Until Our Paths Cross Again
Acknowledgements Glossary
Select Bibliography
Stepping Out
A distance of thousands of miles can be covered even by a tiny creature like an ant, if it keeps on walking slowly but consistently.
In the cold January winter, I was standing amidst a million strangers in Prayag, observing the transient world from a transient land as part of a cyclic event. The Kumbh Mela is a microcosm of the world, as it is created, lived, and dissipated. On the temporary flood plains created by the receding waters of the Ganga and the Yamuna, at the point of their confluence, a miniature world comes up for a couple of months. People from all over the country come here to spend time for various reasons. From curious tourists who want to see the Naga Sadhus to sadhus from different akhadas who come here to fulfil their periodic meeting with the world and with other sadhus, all kinds of people turn up at the Kumbh Mela.

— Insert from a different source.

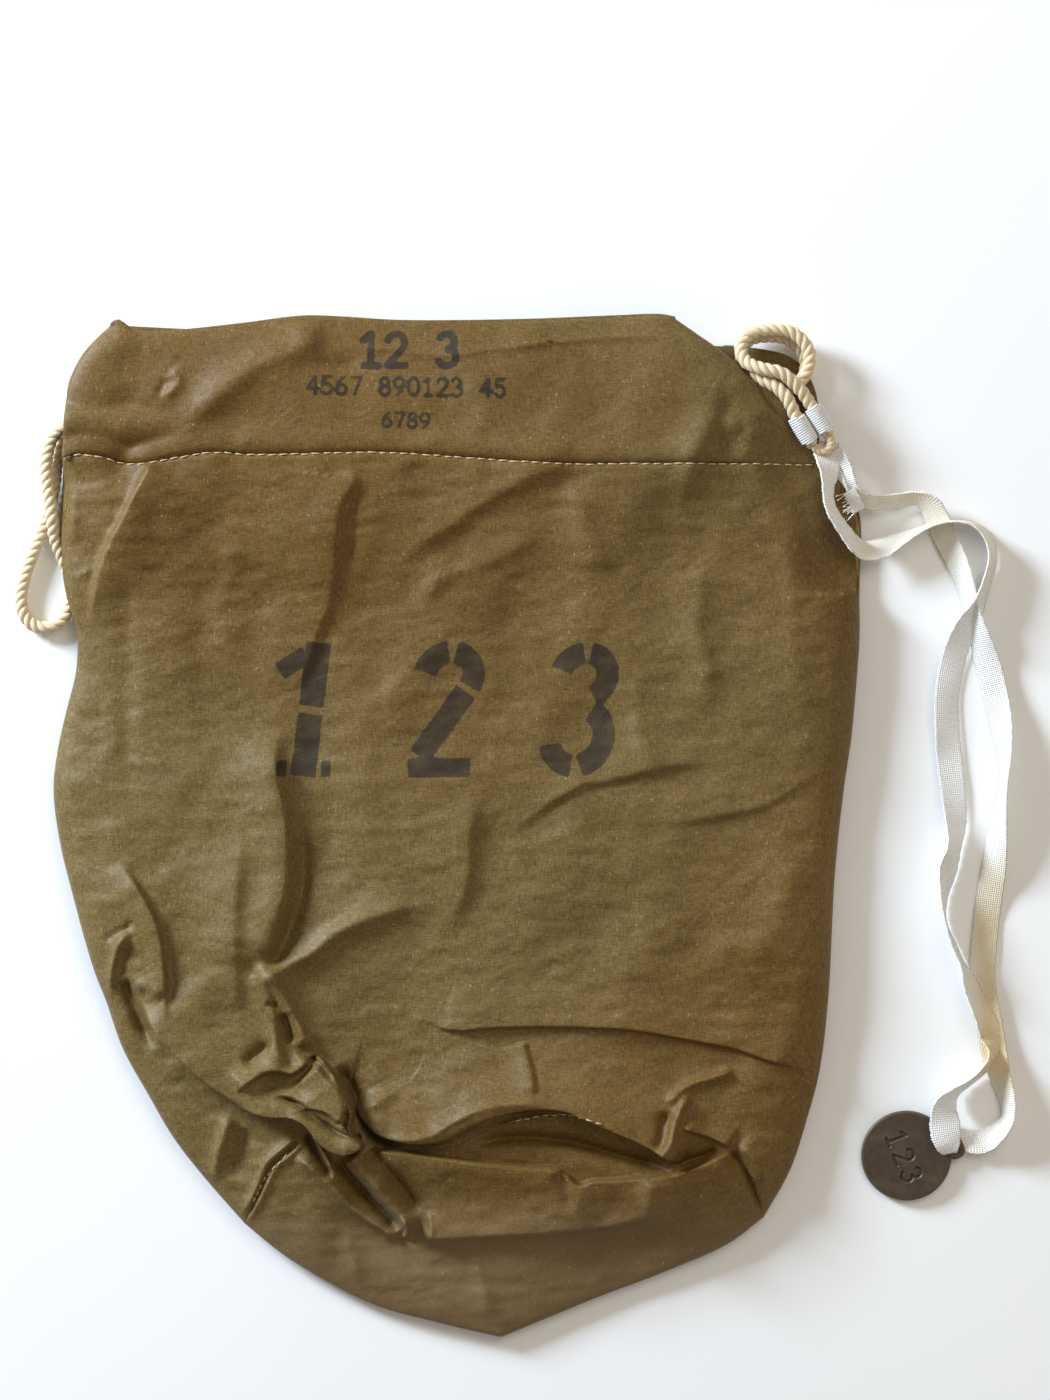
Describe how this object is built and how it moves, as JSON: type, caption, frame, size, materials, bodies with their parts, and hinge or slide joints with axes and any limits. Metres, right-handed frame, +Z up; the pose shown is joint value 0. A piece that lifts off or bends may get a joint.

It is the longest living cultural tradition of India. The scale may have gone up or down during different phases of history, but it has continued unhindered. Its power lies in the fact that no one owns it, and at the same time, it belongs to everyone. It belongs to the one who turns up to be a part of it. No one invites anyone, and yet, everyone turns up on the banks of the holy rivers on the right date and time. In it, I also saw the power of the panchang, the Indian calendar in full force. Most of us who grow up in urban settings do not even know our birthdays by the panchang, but here, you see half of humanity turning up based on that very panchang. Is it the panchang’s way of saying it still rules this land?